● WRITTEN INSTRUCTION: Make an exact copy of all the records.

[CAD and scene scripts]
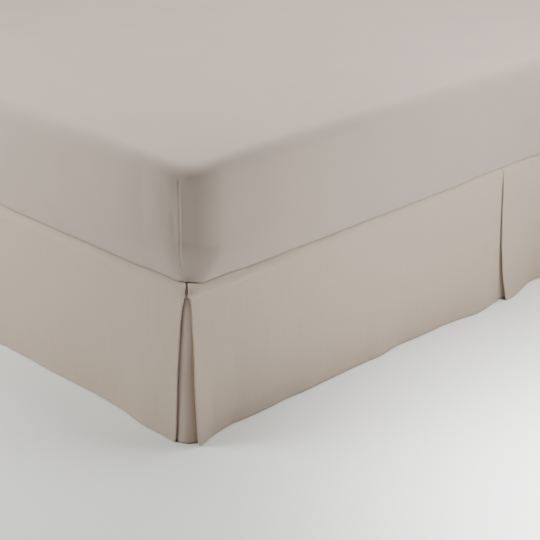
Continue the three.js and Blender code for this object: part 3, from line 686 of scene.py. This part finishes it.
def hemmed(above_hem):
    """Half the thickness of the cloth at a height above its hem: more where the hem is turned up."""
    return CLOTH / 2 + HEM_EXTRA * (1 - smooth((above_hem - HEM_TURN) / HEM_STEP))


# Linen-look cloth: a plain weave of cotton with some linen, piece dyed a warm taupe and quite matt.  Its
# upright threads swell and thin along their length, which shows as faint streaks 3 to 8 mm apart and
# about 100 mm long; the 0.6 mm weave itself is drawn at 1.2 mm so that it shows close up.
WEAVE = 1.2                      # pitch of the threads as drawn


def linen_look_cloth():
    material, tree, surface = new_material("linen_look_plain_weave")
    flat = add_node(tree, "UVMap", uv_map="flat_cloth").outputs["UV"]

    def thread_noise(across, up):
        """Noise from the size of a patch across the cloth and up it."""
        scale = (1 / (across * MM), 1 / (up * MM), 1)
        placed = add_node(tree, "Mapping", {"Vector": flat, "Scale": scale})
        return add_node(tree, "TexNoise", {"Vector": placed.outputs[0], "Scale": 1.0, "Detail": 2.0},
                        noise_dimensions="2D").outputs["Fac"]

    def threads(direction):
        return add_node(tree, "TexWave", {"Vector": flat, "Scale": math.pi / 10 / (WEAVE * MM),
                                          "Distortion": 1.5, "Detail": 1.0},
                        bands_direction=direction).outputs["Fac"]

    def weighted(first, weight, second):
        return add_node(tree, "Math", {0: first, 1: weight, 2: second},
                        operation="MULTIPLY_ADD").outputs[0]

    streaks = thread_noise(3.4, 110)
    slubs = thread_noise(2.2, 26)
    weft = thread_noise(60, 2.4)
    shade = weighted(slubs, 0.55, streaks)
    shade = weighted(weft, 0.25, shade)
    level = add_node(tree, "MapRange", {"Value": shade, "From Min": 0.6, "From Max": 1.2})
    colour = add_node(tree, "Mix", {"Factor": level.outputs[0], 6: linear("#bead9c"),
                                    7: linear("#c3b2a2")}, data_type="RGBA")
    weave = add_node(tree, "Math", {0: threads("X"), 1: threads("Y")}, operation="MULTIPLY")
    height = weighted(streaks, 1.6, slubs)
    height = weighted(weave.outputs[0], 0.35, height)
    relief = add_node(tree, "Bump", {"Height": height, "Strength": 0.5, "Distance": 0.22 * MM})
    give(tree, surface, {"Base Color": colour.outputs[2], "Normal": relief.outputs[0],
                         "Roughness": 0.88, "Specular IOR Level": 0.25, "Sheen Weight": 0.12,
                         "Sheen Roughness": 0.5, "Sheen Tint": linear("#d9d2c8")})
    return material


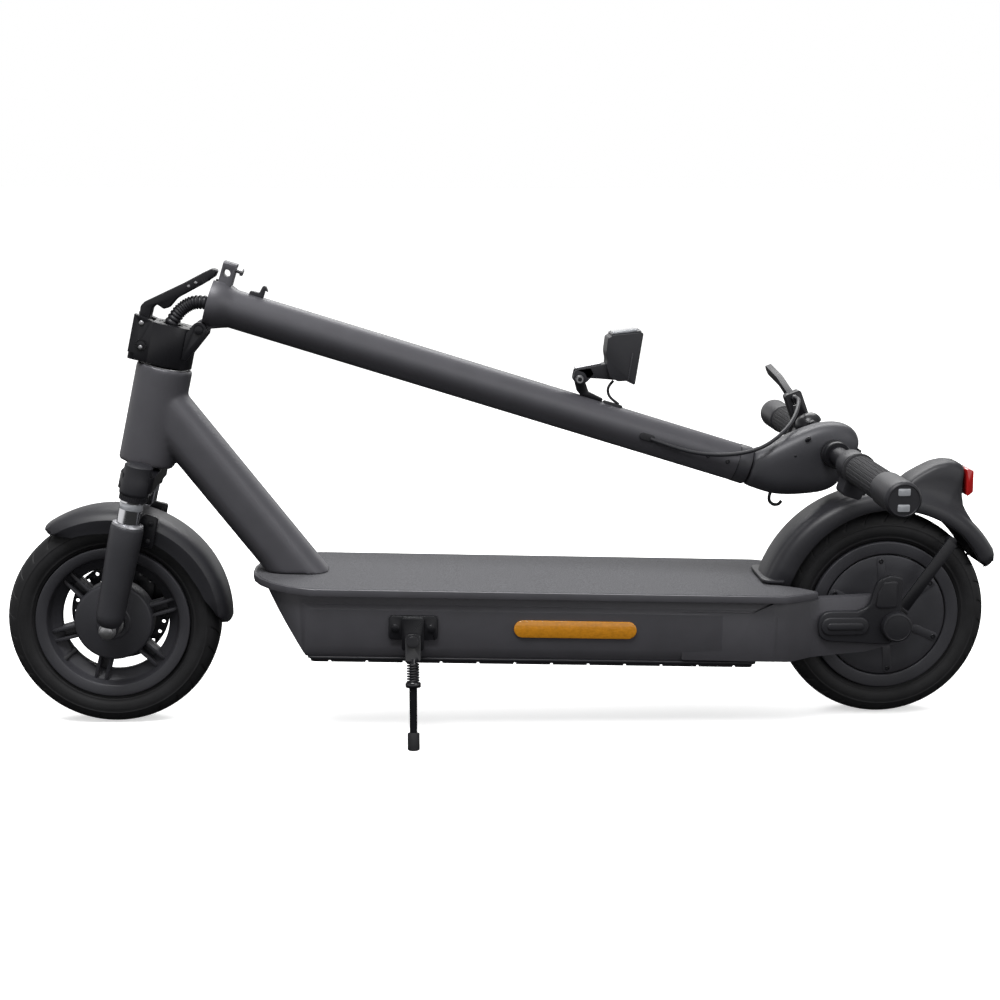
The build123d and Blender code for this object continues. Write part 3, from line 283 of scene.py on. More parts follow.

● FULL SOLUTION:
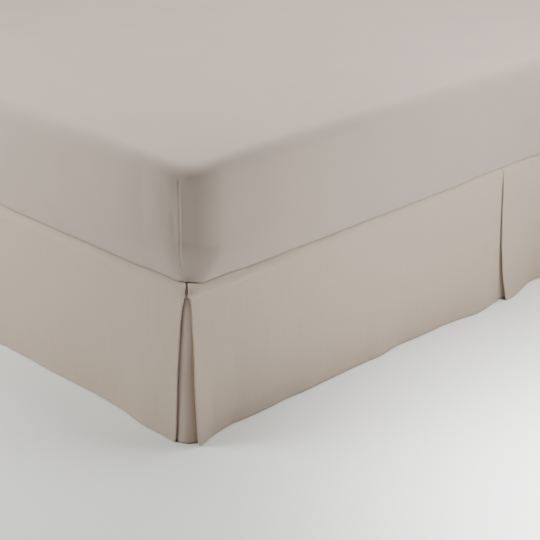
Continue the three.js and Blender code for this object: part 3, from line 686 of scene.py. This part finishes it.
def hemmed(above_hem):
    """Half the thickness of the cloth at a height above its hem: more where the hem is turned up."""
    return CLOTH / 2 + HEM_EXTRA * (1 - smooth((above_hem - HEM_TURN) / HEM_STEP))


# Linen-look cloth: a plain weave of cotton with some linen, piece dyed a warm taupe and quite matt.  Its
# upright threads swell and thin along their length, which shows as faint streaks 3 to 8 mm apart and
# about 100 mm long; the 0.6 mm weave itself is drawn at 1.2 mm so that it shows close up.
WEAVE = 1.2                      # pitch of the threads as drawn


def linen_look_cloth():
    material, tree, surface = new_material("linen_look_plain_weave")
    flat = add_node(tree, "UVMap", uv_map="flat_cloth").outputs["UV"]

    def thread_noise(across, up):
        """Noise from the size of a patch across the cloth and up it."""
        scale = (1 / (across * MM), 1 / (up * MM), 1)
        placed = add_node(tree, "Mapping", {"Vector": flat, "Scale": scale})
        return add_node(tree, "TexNoise", {"Vector": placed.outputs[0], "Scale": 1.0, "Detail": 2.0},
                        noise_dimensions="2D").outputs["Fac"]

    def threads(direction):
        return add_node(tree, "TexWave", {"Vector": flat, "Scale": math.pi / 10 / (WEAVE * MM),
                                          "Distortion": 1.5, "Detail": 1.0},
                        bands_direction=direction).outputs["Fac"]

    def weighted(first, weight, second):
        return add_node(tree, "Math", {0: first, 1: weight, 2: second},
                        operation="MULTIPLY_ADD").outputs[0]

    streaks = thread_noise(3.4, 110)
    slubs = thread_noise(2.2, 26)
    weft = thread_noise(60, 2.4)
    shade = weighted(slubs, 0.55, streaks)
    shade = weighted(weft, 0.25, shade)
    level = add_node(tree, "MapRange", {"Value": shade, "From Min": 0.6, "From Max": 1.2})
    colour = add_node(tree, "Mix", {"Factor": level.outputs[0], 6: linear("#bead9c"),
                                    7: linear("#c3b2a2")}, data_type="RGBA")
    weave = add_node(tree, "Math", {0: threads("X"), 1: threads("Y")}, operation="MULTIPLY")
    height = weighted(streaks, 1.6, slubs)
    height = weighted(weave.outputs[0], 0.35, height)
    relief = add_node(tree, "Bump", {"Height": height, "Strength": 0.5, "Distance": 0.22 * MM})
    give(tree, surface, {"Base Color": colour.outputs[2], "Normal": relief.outputs[0],
                         "Roughness": 0.88, "Specular IOR Level": 0.25, "Sheen Weight": 0.12,
                         "Sheen Roughness": 0.5, "Sheen Tint": linear("#d9d2c8")})
    return material


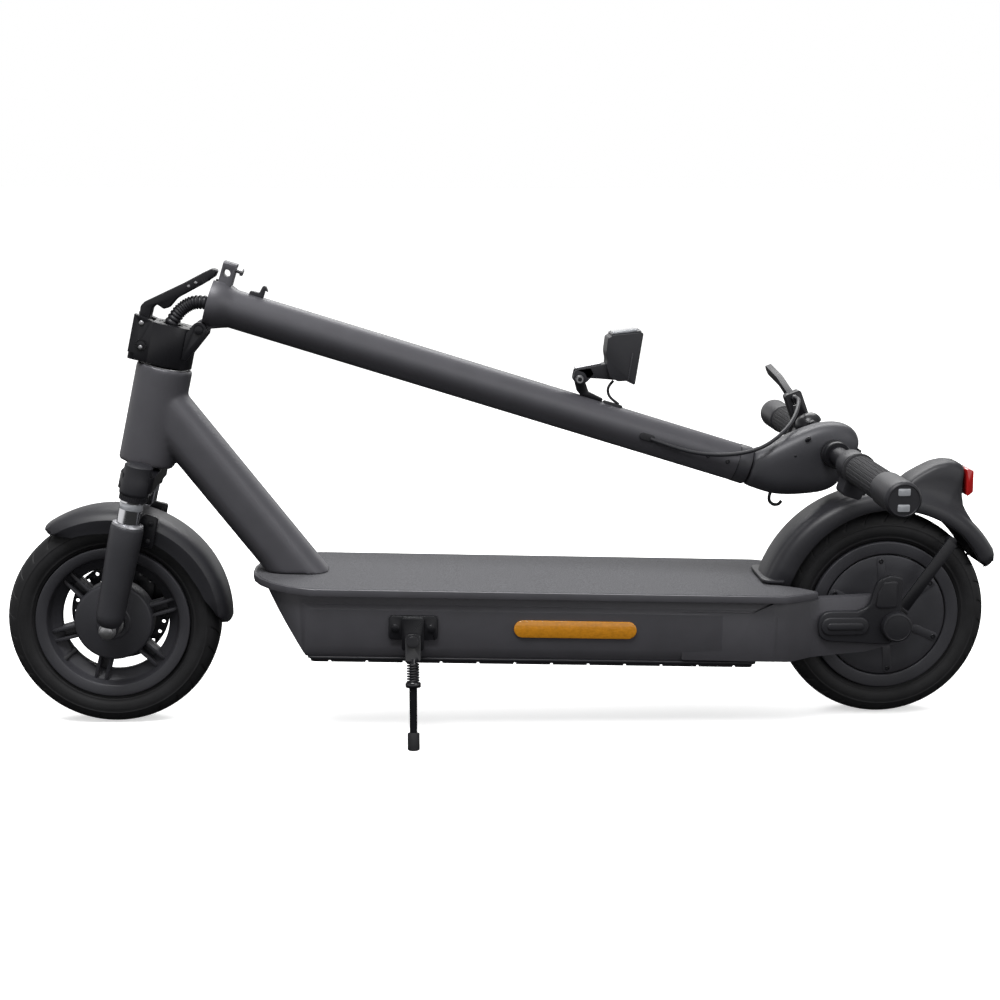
The build123d and Blender code for this object continues. Write part 3, from line 283 of scene.py on. More parts follow.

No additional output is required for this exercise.